Entries with model source code:
-=-=-

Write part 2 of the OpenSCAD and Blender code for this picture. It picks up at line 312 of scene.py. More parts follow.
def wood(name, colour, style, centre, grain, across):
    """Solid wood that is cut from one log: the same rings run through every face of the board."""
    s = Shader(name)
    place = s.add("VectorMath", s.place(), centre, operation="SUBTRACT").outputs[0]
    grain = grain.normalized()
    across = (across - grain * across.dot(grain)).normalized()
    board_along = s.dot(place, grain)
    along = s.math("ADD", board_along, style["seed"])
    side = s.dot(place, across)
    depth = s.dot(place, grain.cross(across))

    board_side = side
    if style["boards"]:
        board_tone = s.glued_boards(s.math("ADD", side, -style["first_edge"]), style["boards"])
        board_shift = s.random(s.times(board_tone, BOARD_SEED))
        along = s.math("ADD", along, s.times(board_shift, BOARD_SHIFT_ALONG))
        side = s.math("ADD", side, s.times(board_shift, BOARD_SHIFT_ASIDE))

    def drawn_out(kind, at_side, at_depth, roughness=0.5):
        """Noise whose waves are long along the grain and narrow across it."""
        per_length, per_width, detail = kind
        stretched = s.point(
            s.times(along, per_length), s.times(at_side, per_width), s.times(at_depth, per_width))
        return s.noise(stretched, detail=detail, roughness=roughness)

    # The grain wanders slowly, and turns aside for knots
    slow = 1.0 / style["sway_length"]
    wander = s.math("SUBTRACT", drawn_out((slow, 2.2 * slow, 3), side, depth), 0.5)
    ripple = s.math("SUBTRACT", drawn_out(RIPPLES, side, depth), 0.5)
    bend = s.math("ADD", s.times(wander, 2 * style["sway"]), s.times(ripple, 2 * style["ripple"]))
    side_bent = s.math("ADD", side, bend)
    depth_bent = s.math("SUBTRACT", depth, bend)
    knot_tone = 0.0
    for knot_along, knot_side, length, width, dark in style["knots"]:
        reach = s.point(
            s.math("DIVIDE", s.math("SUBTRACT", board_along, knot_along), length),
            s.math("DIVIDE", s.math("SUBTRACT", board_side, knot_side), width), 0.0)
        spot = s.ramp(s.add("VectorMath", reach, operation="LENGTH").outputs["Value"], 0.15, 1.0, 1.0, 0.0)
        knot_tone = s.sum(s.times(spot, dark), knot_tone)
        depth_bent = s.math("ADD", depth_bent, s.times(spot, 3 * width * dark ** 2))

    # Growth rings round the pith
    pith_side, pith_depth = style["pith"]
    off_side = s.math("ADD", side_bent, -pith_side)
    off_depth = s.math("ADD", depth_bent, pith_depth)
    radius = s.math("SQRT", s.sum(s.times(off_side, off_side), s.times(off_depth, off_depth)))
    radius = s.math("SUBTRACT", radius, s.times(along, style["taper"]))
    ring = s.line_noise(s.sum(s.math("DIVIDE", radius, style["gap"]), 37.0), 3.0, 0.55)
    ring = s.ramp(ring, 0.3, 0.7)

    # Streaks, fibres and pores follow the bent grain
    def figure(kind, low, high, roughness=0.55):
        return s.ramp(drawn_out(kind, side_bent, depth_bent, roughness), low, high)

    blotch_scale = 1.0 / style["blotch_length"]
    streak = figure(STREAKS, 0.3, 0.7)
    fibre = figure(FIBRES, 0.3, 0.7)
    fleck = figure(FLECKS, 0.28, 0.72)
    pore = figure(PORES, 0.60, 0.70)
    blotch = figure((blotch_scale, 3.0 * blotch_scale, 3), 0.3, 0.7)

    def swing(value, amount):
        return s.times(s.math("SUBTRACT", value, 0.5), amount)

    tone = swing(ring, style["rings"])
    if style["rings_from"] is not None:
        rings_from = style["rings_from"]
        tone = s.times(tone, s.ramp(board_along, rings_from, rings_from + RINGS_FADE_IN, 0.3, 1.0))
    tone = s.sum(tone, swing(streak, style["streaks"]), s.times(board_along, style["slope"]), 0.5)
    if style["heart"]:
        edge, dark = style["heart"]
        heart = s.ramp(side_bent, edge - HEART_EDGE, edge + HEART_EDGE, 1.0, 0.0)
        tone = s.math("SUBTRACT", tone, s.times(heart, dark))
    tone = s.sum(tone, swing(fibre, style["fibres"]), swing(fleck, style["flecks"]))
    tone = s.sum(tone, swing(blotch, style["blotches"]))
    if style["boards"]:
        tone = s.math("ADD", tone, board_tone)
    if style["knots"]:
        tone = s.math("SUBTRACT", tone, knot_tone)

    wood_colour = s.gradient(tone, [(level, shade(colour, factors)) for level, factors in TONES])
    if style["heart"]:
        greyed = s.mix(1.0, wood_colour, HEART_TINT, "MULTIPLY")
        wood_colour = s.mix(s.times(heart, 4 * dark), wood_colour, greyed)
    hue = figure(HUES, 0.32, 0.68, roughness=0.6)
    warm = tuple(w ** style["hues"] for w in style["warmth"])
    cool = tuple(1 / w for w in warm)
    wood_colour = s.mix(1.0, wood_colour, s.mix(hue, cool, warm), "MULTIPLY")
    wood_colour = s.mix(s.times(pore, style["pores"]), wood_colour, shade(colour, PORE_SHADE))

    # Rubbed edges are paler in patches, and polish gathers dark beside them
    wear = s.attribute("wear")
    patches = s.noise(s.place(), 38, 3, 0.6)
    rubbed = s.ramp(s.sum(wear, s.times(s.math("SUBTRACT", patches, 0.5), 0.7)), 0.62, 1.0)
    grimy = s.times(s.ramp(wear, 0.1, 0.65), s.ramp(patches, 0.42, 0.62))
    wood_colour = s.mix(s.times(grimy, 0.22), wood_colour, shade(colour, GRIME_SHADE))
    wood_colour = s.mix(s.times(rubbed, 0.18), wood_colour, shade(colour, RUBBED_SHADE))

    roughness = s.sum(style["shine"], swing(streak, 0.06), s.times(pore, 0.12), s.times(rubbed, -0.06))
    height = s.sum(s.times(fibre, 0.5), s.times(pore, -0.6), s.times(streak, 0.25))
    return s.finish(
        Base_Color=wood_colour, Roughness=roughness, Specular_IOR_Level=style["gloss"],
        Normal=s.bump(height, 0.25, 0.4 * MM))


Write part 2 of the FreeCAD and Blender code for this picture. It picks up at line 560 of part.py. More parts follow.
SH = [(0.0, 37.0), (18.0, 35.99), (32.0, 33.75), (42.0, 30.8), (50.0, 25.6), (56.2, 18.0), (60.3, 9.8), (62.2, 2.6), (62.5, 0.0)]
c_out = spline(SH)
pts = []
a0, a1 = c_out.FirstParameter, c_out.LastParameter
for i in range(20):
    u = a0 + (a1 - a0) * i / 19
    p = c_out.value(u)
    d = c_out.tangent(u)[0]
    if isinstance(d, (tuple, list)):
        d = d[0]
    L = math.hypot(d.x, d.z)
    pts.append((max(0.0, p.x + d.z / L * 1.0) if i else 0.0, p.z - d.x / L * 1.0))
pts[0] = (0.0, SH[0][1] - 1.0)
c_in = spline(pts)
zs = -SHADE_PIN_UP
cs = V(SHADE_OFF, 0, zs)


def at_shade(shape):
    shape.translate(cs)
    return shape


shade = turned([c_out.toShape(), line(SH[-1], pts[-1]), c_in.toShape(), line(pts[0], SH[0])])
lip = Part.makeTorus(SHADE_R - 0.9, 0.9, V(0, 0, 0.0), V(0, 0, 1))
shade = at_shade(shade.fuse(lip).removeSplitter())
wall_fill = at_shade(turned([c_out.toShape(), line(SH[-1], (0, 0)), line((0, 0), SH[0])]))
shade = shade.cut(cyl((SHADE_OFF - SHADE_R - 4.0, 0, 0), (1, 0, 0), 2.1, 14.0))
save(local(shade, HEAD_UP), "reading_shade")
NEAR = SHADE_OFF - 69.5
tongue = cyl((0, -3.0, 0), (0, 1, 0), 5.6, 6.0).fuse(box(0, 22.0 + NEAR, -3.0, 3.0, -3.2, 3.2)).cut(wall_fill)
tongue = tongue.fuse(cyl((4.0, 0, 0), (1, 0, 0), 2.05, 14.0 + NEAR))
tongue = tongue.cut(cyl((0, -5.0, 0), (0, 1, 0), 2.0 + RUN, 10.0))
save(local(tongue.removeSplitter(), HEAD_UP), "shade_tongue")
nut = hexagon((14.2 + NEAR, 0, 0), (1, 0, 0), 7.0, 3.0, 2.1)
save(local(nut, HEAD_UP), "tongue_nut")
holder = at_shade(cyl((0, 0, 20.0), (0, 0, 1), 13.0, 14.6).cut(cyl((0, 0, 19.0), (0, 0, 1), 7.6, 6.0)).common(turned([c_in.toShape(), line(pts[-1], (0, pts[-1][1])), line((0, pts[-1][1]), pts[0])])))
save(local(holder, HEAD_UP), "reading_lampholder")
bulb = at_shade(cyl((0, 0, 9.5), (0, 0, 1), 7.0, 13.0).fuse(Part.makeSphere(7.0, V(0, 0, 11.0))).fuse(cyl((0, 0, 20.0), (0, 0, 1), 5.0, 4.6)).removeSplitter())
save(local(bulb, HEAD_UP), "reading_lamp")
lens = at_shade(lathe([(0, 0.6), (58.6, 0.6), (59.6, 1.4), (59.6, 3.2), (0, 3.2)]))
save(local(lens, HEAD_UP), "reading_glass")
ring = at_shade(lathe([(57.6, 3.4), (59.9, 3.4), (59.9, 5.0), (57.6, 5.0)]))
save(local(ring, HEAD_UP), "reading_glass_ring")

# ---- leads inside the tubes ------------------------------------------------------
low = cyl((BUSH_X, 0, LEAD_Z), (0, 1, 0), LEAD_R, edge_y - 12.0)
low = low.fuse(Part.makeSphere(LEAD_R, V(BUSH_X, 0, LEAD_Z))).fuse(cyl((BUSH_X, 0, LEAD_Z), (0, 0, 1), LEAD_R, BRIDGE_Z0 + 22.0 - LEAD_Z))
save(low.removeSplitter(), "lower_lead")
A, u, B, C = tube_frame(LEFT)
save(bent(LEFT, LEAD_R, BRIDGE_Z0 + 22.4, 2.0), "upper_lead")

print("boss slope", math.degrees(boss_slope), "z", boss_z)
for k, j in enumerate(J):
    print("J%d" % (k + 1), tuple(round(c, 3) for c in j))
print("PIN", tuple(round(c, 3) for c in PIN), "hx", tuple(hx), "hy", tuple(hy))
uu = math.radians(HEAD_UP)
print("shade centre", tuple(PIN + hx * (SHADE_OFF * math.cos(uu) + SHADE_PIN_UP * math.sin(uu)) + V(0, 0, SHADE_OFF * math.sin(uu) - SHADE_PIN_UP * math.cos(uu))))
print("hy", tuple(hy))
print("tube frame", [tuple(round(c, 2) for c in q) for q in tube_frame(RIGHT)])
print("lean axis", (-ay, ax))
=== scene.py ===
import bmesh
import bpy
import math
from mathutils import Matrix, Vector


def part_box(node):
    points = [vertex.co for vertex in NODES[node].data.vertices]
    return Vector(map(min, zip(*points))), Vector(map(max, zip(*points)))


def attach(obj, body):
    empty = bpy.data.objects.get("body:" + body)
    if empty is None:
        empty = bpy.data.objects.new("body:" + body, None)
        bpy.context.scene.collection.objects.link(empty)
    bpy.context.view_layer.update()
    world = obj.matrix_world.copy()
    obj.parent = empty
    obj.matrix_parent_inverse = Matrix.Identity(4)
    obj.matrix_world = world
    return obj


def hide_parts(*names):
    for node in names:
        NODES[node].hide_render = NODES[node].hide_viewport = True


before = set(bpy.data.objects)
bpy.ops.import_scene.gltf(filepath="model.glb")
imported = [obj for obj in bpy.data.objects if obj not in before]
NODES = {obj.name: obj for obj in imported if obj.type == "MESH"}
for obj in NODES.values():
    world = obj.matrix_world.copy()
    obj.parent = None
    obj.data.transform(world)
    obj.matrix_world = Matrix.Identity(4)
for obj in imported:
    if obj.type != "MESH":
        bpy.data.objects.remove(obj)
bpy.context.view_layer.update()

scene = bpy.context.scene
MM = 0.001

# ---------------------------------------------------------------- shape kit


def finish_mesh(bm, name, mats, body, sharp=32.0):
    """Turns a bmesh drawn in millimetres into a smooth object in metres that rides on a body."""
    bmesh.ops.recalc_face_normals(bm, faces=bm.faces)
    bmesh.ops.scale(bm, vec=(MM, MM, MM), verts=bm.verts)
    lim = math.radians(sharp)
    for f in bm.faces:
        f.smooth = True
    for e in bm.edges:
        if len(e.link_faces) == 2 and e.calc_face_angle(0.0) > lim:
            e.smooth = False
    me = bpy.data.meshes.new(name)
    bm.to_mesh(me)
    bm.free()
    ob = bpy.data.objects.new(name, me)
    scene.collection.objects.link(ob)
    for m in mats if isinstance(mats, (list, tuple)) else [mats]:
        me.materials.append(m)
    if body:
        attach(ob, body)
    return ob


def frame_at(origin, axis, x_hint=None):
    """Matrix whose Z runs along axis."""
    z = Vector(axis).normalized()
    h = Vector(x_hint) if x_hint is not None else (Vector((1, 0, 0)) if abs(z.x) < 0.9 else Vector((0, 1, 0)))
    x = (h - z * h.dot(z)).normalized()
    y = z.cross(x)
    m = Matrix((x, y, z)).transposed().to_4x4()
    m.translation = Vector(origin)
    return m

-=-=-

PROBLEM: Take every line containing the word "body" and copy it.

SOLUTION FOR THIS PROBLEM:
def attach(obj, body):
    empty = bpy.data.objects.get("body:" + body)
        empty = bpy.data.objects.new("body:" + body, None)
def finish_mesh(bm, name, mats, body, sharp=32.0):
    """Turns a bmesh drawn in millimetres into a smooth object in metres that rides on a body."""
    if body:
        attach(ob, body)